■ **Given task**
Output the lines that follow exactly as they are.

^^^^

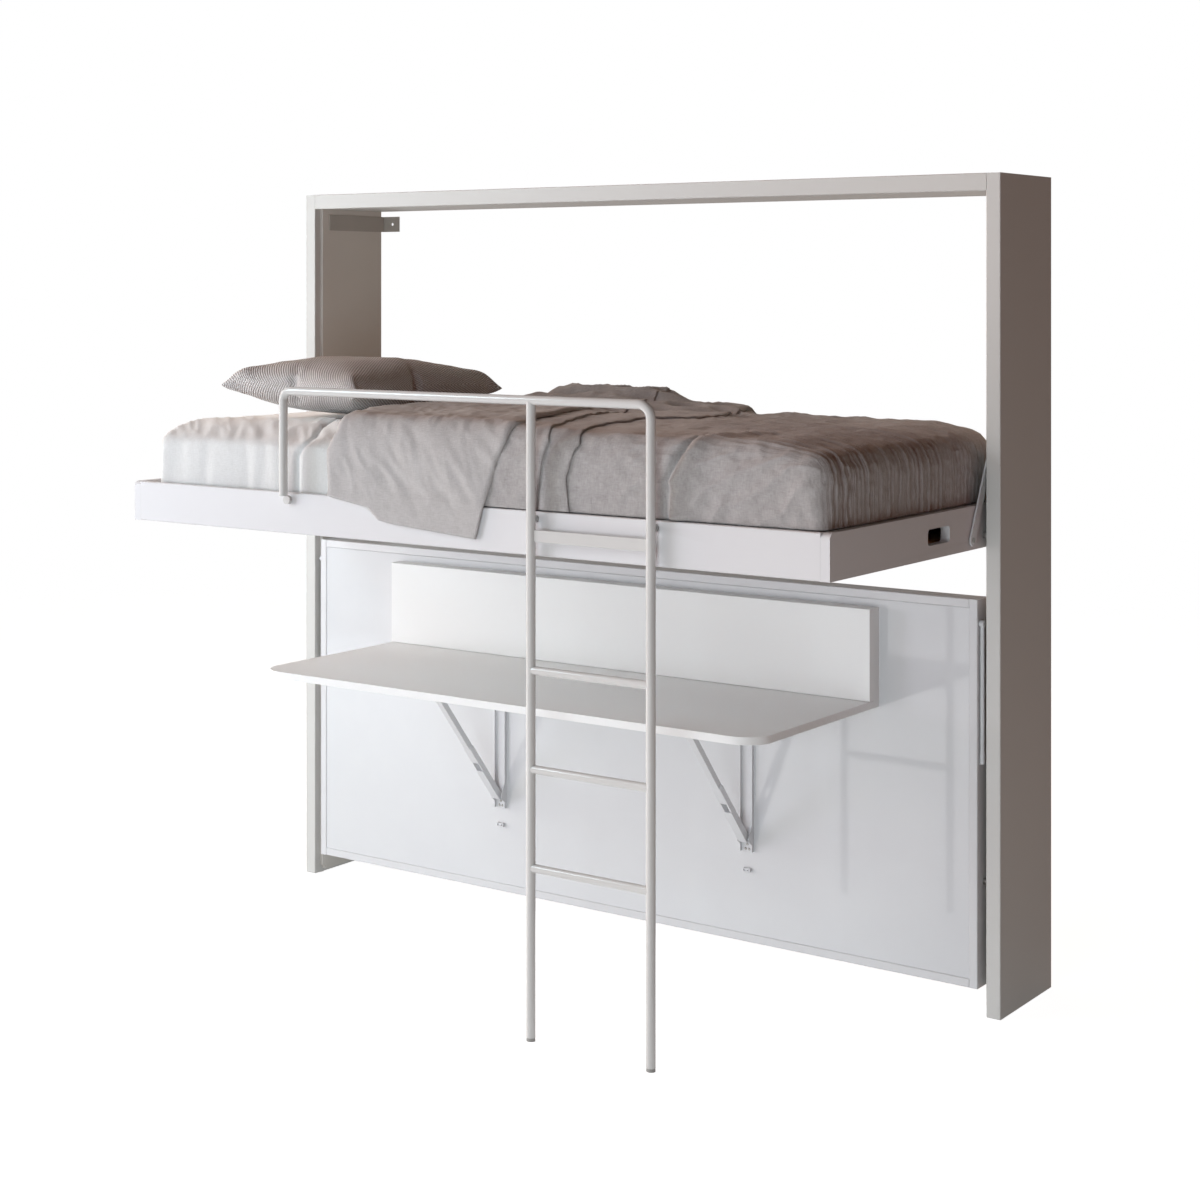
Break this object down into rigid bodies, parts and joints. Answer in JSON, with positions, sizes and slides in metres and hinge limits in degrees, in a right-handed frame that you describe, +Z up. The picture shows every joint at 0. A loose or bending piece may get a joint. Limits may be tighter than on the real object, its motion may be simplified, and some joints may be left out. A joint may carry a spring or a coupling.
{
  "type": "wall bed with fold-down desk",
  "caption": "Open wall frame with stacked single beds that tilt up against the wall, a desk that folds down from the lower bed, and a tube guard rail with ladder",
  "frame": {"origin": "on the floor, at the middle of the footprint with the upper bed down and the ladder in place", "axes": "+X along the wall, to the right of someone facing it; +Y into the wall; +Z up"},
  "size_m": [2.14, 1.131, 2.01],
  "materials": {
    "lacquered_board": "matt lacquer, light warm grey-white",
    "gloss_panel": "high gloss, cool white",
    "zinc_steel": "bright zinc",
    "powder_coated_steel": "satin white powder coat",
    "nylon": "moulded, matt grey",
    "birch_slat": "clear matt lacquer on birch",
    "sheet_linen": "plain woven linen",
    "duvet_linen": "washed linen",
    "pillow_knit": "diagonal rib knit"
  },
  "bodies": {
    "frame": {"left_side_board": "lacquered_board", "right_side_board": "lacquered_board", "top_board": "lacquered_board", "left_liner": "lacquered_board", "right_liner": "lacquered_board", "wall_plates": "zinc_steel", "rear_tie_rail": "powder_coated_steel", "floor_glides": "nylon", "pivot_bushes": "nylon", "stay_guides": "zinc_steel", "bed_stops": "nylon"},
    "upper_bed": {"upper_front_rail": "lacquered_board", "upper_rear_rail": "lacquered_board", "upper_left_end": "lacquered_board", "upper_right_end": "lacquered_board", "upper_face_panel": "gloss_panel", "upper_slats": "birch_slat", "upper_pivot_pins": "zinc_steel", "upper_stay_pins": "zinc_steel", "ladder_clips": "zinc_steel", "upper_mattress": "sheet_linen", "upper_pillow": "pillow_knit", "upper_duvet": "duvet_linen"},
    "left_stay": {"left_stay_arm": "powder_coated_steel"},
    "right_stay": {"right_stay_arm": "powder_coated_steel"},
    "lower_bed": {"lower_top_rail": "lacquered_board", "lower_bottom_rail": "lacquered_board", "lower_left_end": "lacquered_board", "lower_right_end": "lacquered_board", "lower_face_panel": "gloss_panel", "lower_slats": "birch_slat", "lower_mattress": "sheet_linen", "lower_pivot_pins": "zinc_steel", "leg_pivots": "zinc_steel", "desk_batten": "lacquered_board", "desk_upstand": "lacquered_board", "desk_hinge_knuckles": "zinc_steel", "bracket_channels": "powder_coated_steel", "bracket_screws": "zinc_steel", "strut_rests": "nylon"},
    "left_leg": {"left_leg": "powder_coated_steel"},
    "right_leg": {"right_leg": "powder_coated_steel"},
    "desk": {"desk_top": "lacquered_board", "desk_hinge_pins": "zinc_steel", "bracket_arms": "powder_coated_steel"},
    "left_lower_strut": {"left_lower_strut": "powder_coated_steel"},
    "right_lower_strut": {"right_lower_strut": "powder_coated_steel"},
    "left_upper_strut": {"left_upper_strut": "powder_coated_steel"},
    "right_upper_strut": {"right_upper_strut": "powder_coated_steel"},
    "ladder": {"guard_tube": "powder_coated_steel", "ladder_left_post": "powder_coated_steel", "ladder_rungs": "powder_coated_steel", "ladder_crossbar": "powder_coated_steel", "ladder_foot_caps": "nylon"}
  },
  "joints": [
    {"name": "upper_bed_tilt", "type": "hinge", "parent": "frame", "child": "upper_bed", "pos_m": [0, 0.2755, 1.146], "axis": [-1, 0, 0], "range_deg": [0, 90]},
    {"name": "left_stay_swing", "type": "hinge", "parent": "upper_bed", "child": "left_stay", "pos_m": [-1.021, 0.1995, 1.14], "axis": [1, 0, 0], "range_deg": [0, 107.09]},
    {"name": "right_stay_swing", "type": "hinge", "parent": "upper_bed", "child": "right_stay", "pos_m": [1.021, 0.1995, 1.14], "axis": [1, 0, 0], "range_deg": [0, 107.09]},
    {"name": "lower_bed_tilt", "type": "hinge", "parent": "frame", "child": "lower_bed", "pos_m": [0, 0.2855, 0.315], "axis": [1, 0, 0], "range_deg": [0, 90]},
    {"name": "left_leg_fold", "type": "hinge", "parent": "lower_bed", "child": "left_leg", "pos_m": [-1.019, 0.2605, 0.935], "axis": [-1, 0, 0], "range_deg": [0, 60]},
    {"name": "right_leg_fold", "type": "hinge", "parent": "lower_bed", "child": "right_leg", "pos_m": [1.019, 0.2605, 0.935], "axis": [-1, 0, 0], "range_deg": [0, 60]},
    {"name": "desk_fold", "type": "hinge", "parent": "lower_bed", "child": "desk", "pos_m": [0.025, 0.2155, 0.70535], "axis": [1, 0, 0], "range_deg": [0, 90]},
    {"name": "left_lower_strut_fold", "type": "hinge", "parent": "lower_bed", "child": "left_lower_strut", "pos_m": [-0.3655, 0.2275, 0.33235], "axis": [1, 0, 0], "range_deg": [0, 138.72]},
    {"name": "left_upper_strut_fold", "type": "hinge", "parent": "desk", "child": "left_upper_strut", "pos_m": [-0.3655, -0.0905, 0.69335], "axis": [1, 0, 0], "range_deg": [-131.48, 0]},
    {"name": "right_lower_strut_fold", "type": "hinge", "parent": "lower_bed", "child": "right_lower_strut", "pos_m": [0.3995, 0.2275, 0.33235], "axis": [1, 0, 0], "range_deg": [0, 138.72]},
    {"name": "right_upper_strut_fold", "type": "hinge", "parent": "desk", "child": "right_upper_strut", "pos_m": [0.3995, -0.0905, 0.69335], "axis": [1, 0, 0], "range_deg": [-131.48, 0]},
    {"name": "ladder_pull_off", "type": "slide", "parent": "frame", "child": "ladder", "axis": [0, -1, 0], "range_m": [0, 0.3]}
  ],
  "couplings": [
    {"joint": "left_stay_swing", "follows": "upper_bed_tilt", "ratio": 1.1888},
    {"joint": "left_lower_strut_fold", "follows": "desk_fold", "ratio": 1.5403},
    {"joint": "left_upper_strut_fold", "follows": "desk_fold", "ratio": -1.4597},
    {"joint": "right_stay_swing", "follows": "upper_bed_tilt", "ratio": 1.1888},
    {"joint": "right_lower_strut_fold", "follows": "desk_fold", "ratio": 1.5403},
    {"joint": "right_upper_strut_fold", "follows": "desk_fold", "ratio": -1.4597}
  ]
}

^^^^

■ **Response for this exercise**
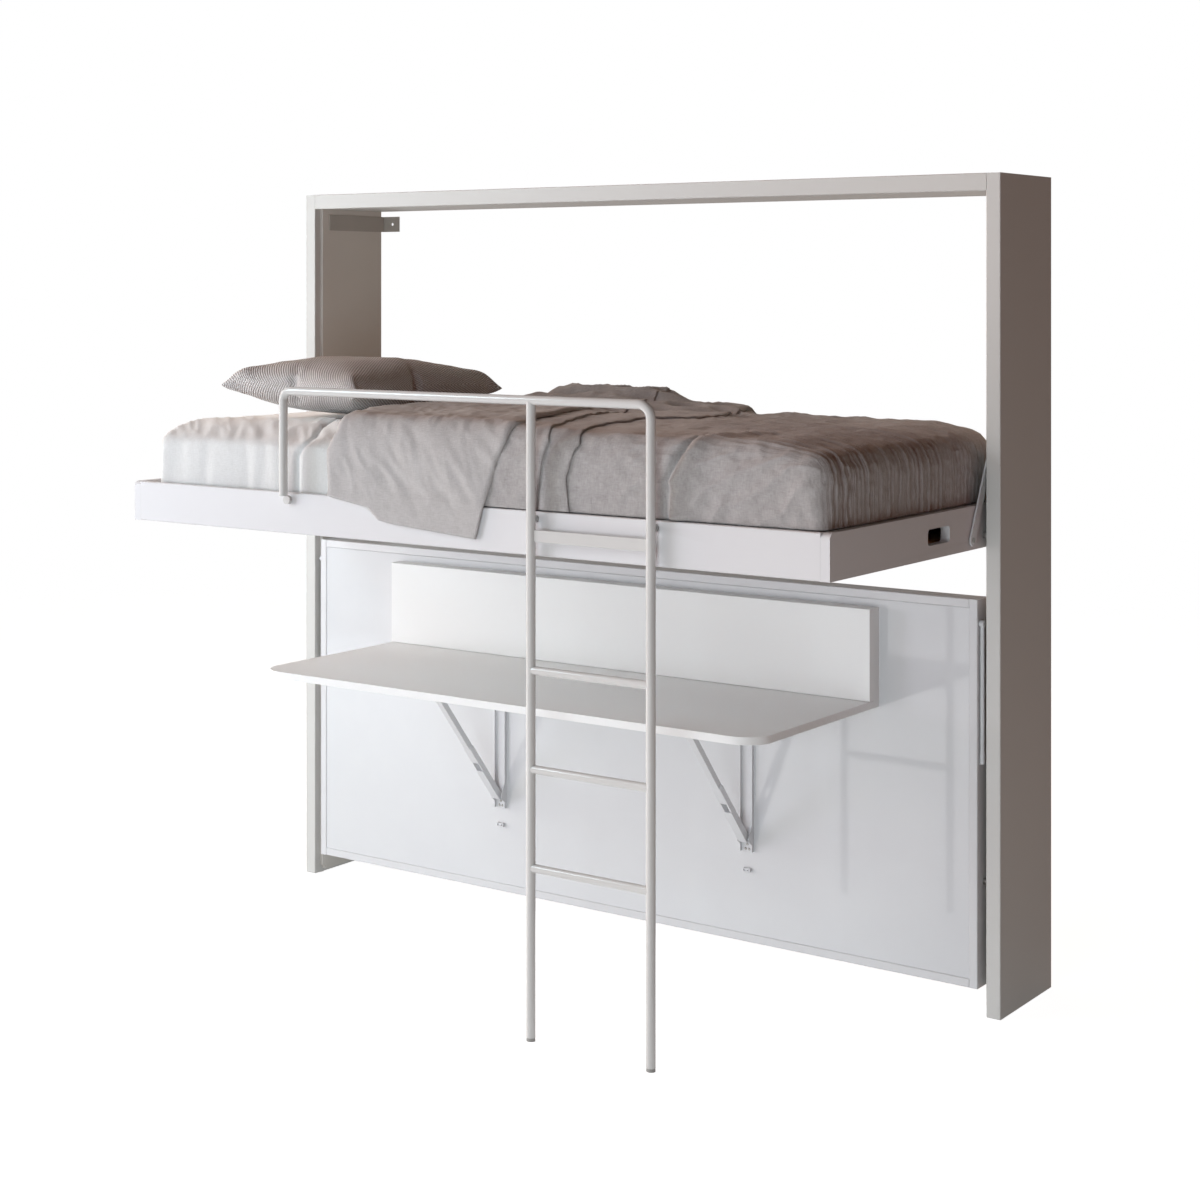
Break this object down into rigid bodies, parts and joints. Answer in JSON, with positions, sizes and slides in metres and hinge limits in degrees, in a right-handed frame that you describe, +Z up. The picture shows every joint at 0. A loose or bending piece may get a joint. Limits may be tighter than on the real object, its motion may be simplified, and some joints may be left out. A joint may carry a spring or a coupling.
{
  "type": "wall bed with fold-down desk",
  "caption": "Open wall frame with stacked single beds that tilt up against the wall, a desk that folds down from the lower bed, and a tube guard rail with ladder",
  "frame": {"origin": "on the floor, at the middle of the footprint with the upper bed down and the ladder in place", "axes": "+X along the wall, to the right of someone facing it; +Y into the wall; +Z up"},
  "size_m": [2.14, 1.131, 2.01],
  "materials": {
    "lacquered_board": "matt lacquer, light warm grey-white",
    "gloss_panel": "high gloss, cool white",
    "zinc_steel": "bright zinc",
    "powder_coated_steel": "satin white powder coat",
    "nylon": "moulded, matt grey",
    "birch_slat": "clear matt lacquer on birch",
    "sheet_linen": "plain woven linen",
    "duvet_linen": "washed linen",
    "pillow_knit": "diagonal rib knit"
  },
  "bodies": {
    "frame": {"left_side_board": "lacquered_board", "right_side_board": "lacquered_board", "top_board": "lacquered_board", "left_liner": "lacquered_board", "right_liner": "lacquered_board", "wall_plates": "zinc_steel", "rear_tie_rail": "powder_coated_steel", "floor_glides": "nylon", "pivot_bushes": "nylon", "stay_guides": "zinc_steel", "bed_stops": "nylon"},
    "upper_bed": {"upper_front_rail": "lacquered_board", "upper_rear_rail": "lacquered_board", "upper_left_end": "lacquered_board", "upper_right_end": "lacquered_board", "upper_face_panel": "gloss_panel", "upper_slats": "birch_slat", "upper_pivot_pins": "zinc_steel", "upper_stay_pins": "zinc_steel", "ladder_clips": "zinc_steel", "upper_mattress": "sheet_linen", "upper_pillow": "pillow_knit", "upper_duvet": "duvet_linen"},
    "left_stay": {"left_stay_arm": "powder_coated_steel"},
    "right_stay": {"right_stay_arm": "powder_coated_steel"},
    "lower_bed": {"lower_top_rail": "lacquered_board", "lower_bottom_rail": "lacquered_board", "lower_left_end": "lacquered_board", "lower_right_end": "lacquered_board", "lower_face_panel": "gloss_panel", "lower_slats": "birch_slat", "lower_mattress": "sheet_linen", "lower_pivot_pins": "zinc_steel", "leg_pivots": "zinc_steel", "desk_batten": "lacquered_board", "desk_upstand": "lacquered_board", "desk_hinge_knuckles": "zinc_steel", "bracket_channels": "powder_coated_steel", "bracket_screws": "zinc_steel", "strut_rests": "nylon"},
    "left_leg": {"left_leg": "powder_coated_steel"},
    "right_leg": {"right_leg": "powder_coated_steel"},
    "desk": {"desk_top": "lacquered_board", "desk_hinge_pins": "zinc_steel", "bracket_arms": "powder_coated_steel"},
    "left_lower_strut": {"left_lower_strut": "powder_coated_steel"},
    "right_lower_strut": {"right_lower_strut": "powder_coated_steel"},
    "left_upper_strut": {"left_upper_strut": "powder_coated_steel"},
    "right_upper_strut": {"right_upper_strut": "powder_coated_steel"},
    "ladder": {"guard_tube": "powder_coated_steel", "ladder_left_post": "powder_coated_steel", "ladder_rungs": "powder_coated_steel", "ladder_crossbar": "powder_coated_steel", "ladder_foot_caps": "nylon"}
  },
  "joints": [
    {"name": "upper_bed_tilt", "type": "hinge", "parent": "frame", "child": "upper_bed", "pos_m": [0, 0.2755, 1.146], "axis": [-1, 0, 0], "range_deg": [0, 90]},
    {"name": "left_stay_swing", "type": "hinge", "parent": "upper_bed", "child": "left_stay", "pos_m": [-1.021, 0.1995, 1.14], "axis": [1, 0, 0], "range_deg": [0, 107.09]},
    {"name": "right_stay_swing", "type": "hinge", "parent": "upper_bed", "child": "right_stay", "pos_m": [1.021, 0.1995, 1.14], "axis": [1, 0, 0], "range_deg": [0, 107.09]},
    {"name": "lower_bed_tilt", "type": "hinge", "parent": "frame", "child": "lower_bed", "pos_m": [0, 0.2855, 0.315], "axis": [1, 0, 0], "range_deg": [0, 90]},
    {"name": "left_leg_fold", "type": "hinge", "parent": "lower_bed", "child": "left_leg", "pos_m": [-1.019, 0.2605, 0.935], "axis": [-1, 0, 0], "range_deg": [0, 60]},
    {"name": "right_leg_fold", "type": "hinge", "parent": "lower_bed", "child": "right_leg", "pos_m": [1.019, 0.2605, 0.935], "axis": [-1, 0, 0], "range_deg": [0, 60]},
    {"name": "desk_fold", "type": "hinge", "parent": "lower_bed", "child": "desk", "pos_m": [0.025, 0.2155, 0.70535], "axis": [1, 0, 0], "range_deg": [0, 90]},
    {"name": "left_lower_strut_fold", "type": "hinge", "parent": "lower_bed", "child": "left_lower_strut", "pos_m": [-0.3655, 0.2275, 0.33235], "axis": [1, 0, 0], "range_deg": [0, 138.72]},
    {"name": "left_upper_strut_fold", "type": "hinge", "parent": "desk", "child": "left_upper_strut", "pos_m": [-0.3655, -0.0905, 0.69335], "axis": [1, 0, 0], "range_deg": [-131.48, 0]},
    {"name": "right_lower_strut_fold", "type": "hinge", "parent": "lower_bed", "child": "right_lower_strut", "pos_m": [0.3995, 0.2275, 0.33235], "axis": [1, 0, 0], "range_deg": [0, 138.72]},
    {"name": "right_upper_strut_fold", "type": "hinge", "parent": "desk", "child": "right_upper_strut", "pos_m": [0.3995, -0.0905, 0.69335], "axis": [1, 0, 0], "range_deg": [-131.48, 0]},
    {"name": "ladder_pull_off", "type": "slide", "parent": "frame", "child": "ladder", "axis": [0, -1, 0], "range_m": [0, 0.3]}
  ],
  "couplings": [
    {"joint": "left_stay_swing", "follows": "upper_bed_tilt", "ratio": 1.1888},
    {"joint": "left_lower_strut_fold", "follows": "desk_fold", "ratio": 1.5403},
    {"joint": "left_upper_strut_fold", "follows": "desk_fold", "ratio": -1.4597},
    {"joint": "right_stay_swing", "follows": "upper_bed_tilt", "ratio": 1.1888},
    {"joint": "right_lower_strut_fold", "follows": "desk_fold", "ratio": 1.5403},
    {"joint": "right_upper_strut_fold", "follows": "desk_fold", "ratio": -1.4597}
  ]
}